Each week, Crowell & Moring’s State Attorneys General team highlights significant actions that State AGs have taken. Here are this week’s updates.
- A coalition of 15 attorneys general sent a letter to the U.S. Senate asking it to pass the Pregnant Workers Fairness Act. The Act would secure pregnant individuals’ rights to be given reasonable accommodations at work without penalty. The coalition believes that existing federal law does not go far enough towards protecting these rights in the workplace.
- Connecticut Attorney General Tong announced a $739,759 settlement with Manchester Pediatric Associates, LLC and its owner. The settlement resolves allegations that the company submitted fraudulent and false claims for services that were not performed, resulting in overbilling the state Medicaid program.
- Florida Attorney General Moody issued a press release warning consumers about robotexts, saying they are now more prevalent than robocalls and that Florida is one of the states that receives the most spam text messages in the United States.
- Georgia Attorney General Carr issued a press release warning consumers about COVID-19 testing scams and price gouging of COVID-19 tests. The press release also encourages consumers to report overcharging for COVID-19 tests.
- Illinois Attorney General Raoul announced a consent decree with electronic cigarette manufacturer Juice Man, LLC, resolving allegations that the company created and advertised products that would appeal to minors. The consent decree bars Juice Man from selling electronic cigarettes in Illinois and requires it to act if it discovers its products are available in the state.
- Kentucky Attorney General Cameron announced the creation of an emergency contractor registration program after recent severe weather. The program is intended to eliminate the activity of contractors seeking to take advantage of consumers, and it requires those who want to do business in the state to register and display a placard.
- Massachusetts Attorney General Healey issued a press release warning businesses and organizations in the state, especially those who own or operate critical infrastructure, to be particularly vigilant against cyberattacks and to review data security practices currently in place.
- Michigan Attorney General Nessel announced that her intervention in a rate case resulted in an 88% reduction in a Michigan Public Service Commission rate increase request from Consumers Energy. The original request sought a $225 million increase.
- Minnesota Attorney General Ellison announced that the Minnesota Supreme Court ruled that a wage theft investigation may move forward against property-management company Madison Equities. The company previously refused to comply with a civil investigative demand.
- The New Jersey Bureau of Securities announced that it would not adopt a rule proposed in 2019 that would have created a uniform fiduciary duty for investment advisers and securities broker-dealers.
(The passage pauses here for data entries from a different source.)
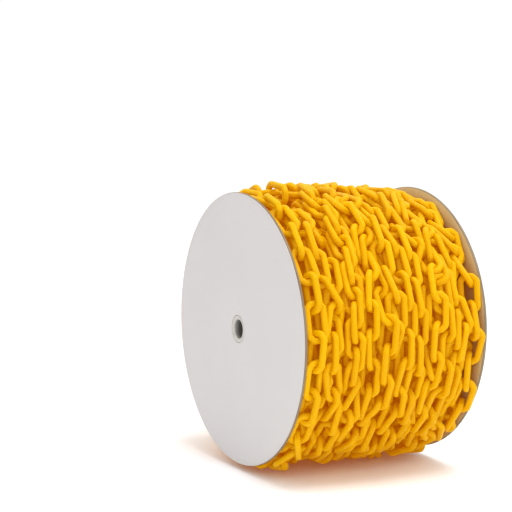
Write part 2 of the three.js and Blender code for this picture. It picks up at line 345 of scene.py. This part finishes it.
# ---------------------------------------------------------------- chain pack
def link_path(arc_steps):
    """Centreline of a link in its XY plane: an eight-cornered loop with softened corners.
    Rows of x, y and the outward direction."""
    a, b, f = LINK_L / 2 - BAR, LINK_W / 2 - BAR, END_FLAT / 2
    c = b - f
    corners = [(a, -f), (a, f), (a - c, b), (-a + c, b), (-a, f), (-a, -f), (-a + c, -b), (a - c, -b)]
    cut = CORNER_R * math.tan(math.pi / 8)
    rows = []
    for i, p in enumerate(corners):
        q = corners[i - 1]
        heading = math.atan2(p[1] - q[1], p[0] - q[0])
        start = np.array(p) - cut * np.array((math.cos(heading), math.sin(heading)))
        centre = start + CORNER_R * np.array((-math.sin(heading), math.cos(heading)))
        for k in range(arc_steps + 1):
            t = heading - math.pi / 2 + k / arc_steps * math.pi / 4
            rows.append((*(centre + CORNER_R * np.array((math.cos(t), math.sin(t)))), math.cos(t), math.sin(t)))
    return np.array(rows)


def beads_on_link(n):
    """n points evenly along a link's centreline."""
    p = link_path(4)[:, :2]
    p = np.concatenate([p, p[:1]])
    along = np.concatenate([[0], np.cumsum(np.linalg.norm(np.diff(p, axis=0), axis=1))])
    s = (np.arange(n) + 0.5) / n * along[-1]
    return np.stack([np.interp(s, along, p[:, 0]), np.interp(s, along, p[:, 1]), np.zeros(n)], 1)


def pack_outside(theta, y, lane):
    """Radius that the chain fills to, at an angle from the top and a place along the reel.
    lane is the free end's place along the reel, its lowest and highest angle, and how far in its links reach:
    nothing lies over them."""
    s = y - FRONT_Y * 1000
    top = np.interp(s, list(TOP_FILL), list(TOP_FILL.values()))
    side = np.interp(s, list(SIDE_FILL), list(SIDE_FILL.values()))
    r = top + (side - top) * np.clip(1.15 - 1.3 * np.cos(theta), 0, 1)
    at, low, high, inner = lane
    beside = np.abs(y - at)
    over = (theta > low) & (theta < high) & (beside < LANE)
    under = np.where(beside < LANE_MIDDLE, inner - LANE_DEPTH, inner)
    return np.where(over, np.minimum(r, under), r)


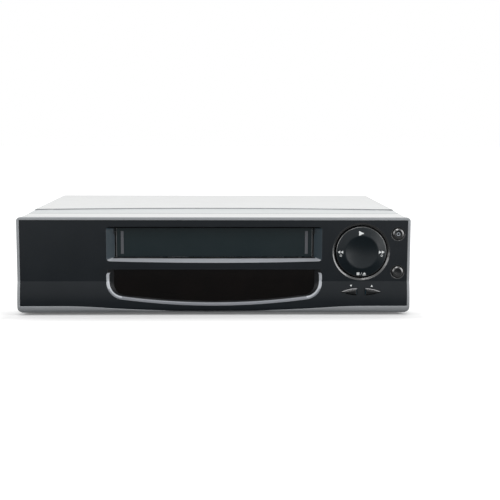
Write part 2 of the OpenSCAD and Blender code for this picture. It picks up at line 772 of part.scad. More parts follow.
module power_transformer() color([0.45, 0.44, 0.42]) {
    core = [[-172, 30], [-116, 60]];
    middle = (core[0] + core[1]) / 2;
    // Feet, stacked core and the winding that comes out on both sides of it
    box([core[0][0] - 4, core[0][1] + 4, board_top], [core[1][0] + 4, core[1][1] - 4, board_top + 2]);
    box([core[0][0], core[0][1], board_top + 2], [core[1][0], core[1][1], 62]);
    box([middle[0] - 15, core[0][1] - 10, 24], [middle[0] + 15, core[1][1] + 10, 54]);
}

module heat_sink() color([0.72, 0.73, 0.74]) {
    box([-176, 88, board_top], [-116, 91, 60]);
    for (i = [0:9]) box([-174 + i * 6, 90.5, board_top + 4], [-172.6 + i * 6, 102, 60]);
}

module power_board_parts() color([0.16, 0.2, 0.34]) {
    boxes = [[-128, 114, 14, 12, 18], [-172, 114, 8, 22, 10], [-146, 85.9, 14, 4.2, 24],
        [-122, 76, 12, 10, 14]];
    cans = [[-164, 78, 8, 24], [-146, 108, 6, 16], [-111, 100, 4, 11], [-132, 76, 5, 14]];
    soldered(boxes, cans);
}

function arc(centre, r, from, to, steps = 16) =
    [for (i = [0:steps]) let (t = from + (to - from) * i / steps) centre + r * [cos(t), sin(t)]];

// Outline round a circle of radius a at p and one of radius b at q, with their common tangents
module strap_outline(p, a, q, b) {
    run = q - p;
    heading = atan2(run[1], run[0]);
    lean = acos((a - b) / norm(run));
    polygon(concat(arc(p, a, heading + lean, heading + 360 - lean),
        arc(q, b, heading - lean, heading + lean)));
}

module strap(z0, z1, p, a, q, b) {
    translate([0, 0, z0]) linear_extrude(z1 - z0) strap_outline(p, a, q, b);
}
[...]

The rule will not be adopted due to increased use of digital platforms and practices, which may pose new risks for investors, meaning more exploration is required. At the moment, the Bureau will continue to use existing authority and regulations to combat predatory conduct.
- New York Attorney General James issued warnings to several companies, such as Labworq LLC, Sameday Health, and ClearMD Health for allegedly misrepresenting turnaround times for COVID-19 testing results. Attorney General James asked companies to update their advertising, as well as contact consumers waiting for test results with a realistic estimate of the timing for results. In some cases, Attorney General James has also asked two of the companies to provide refunds to consumers.
- New York Attorney General James awarded over $900,000 to 14 environmental benefit projects, following a settlement with the Tonawanda Coke Corporation over environmental violations at a facility related to hazardous waste.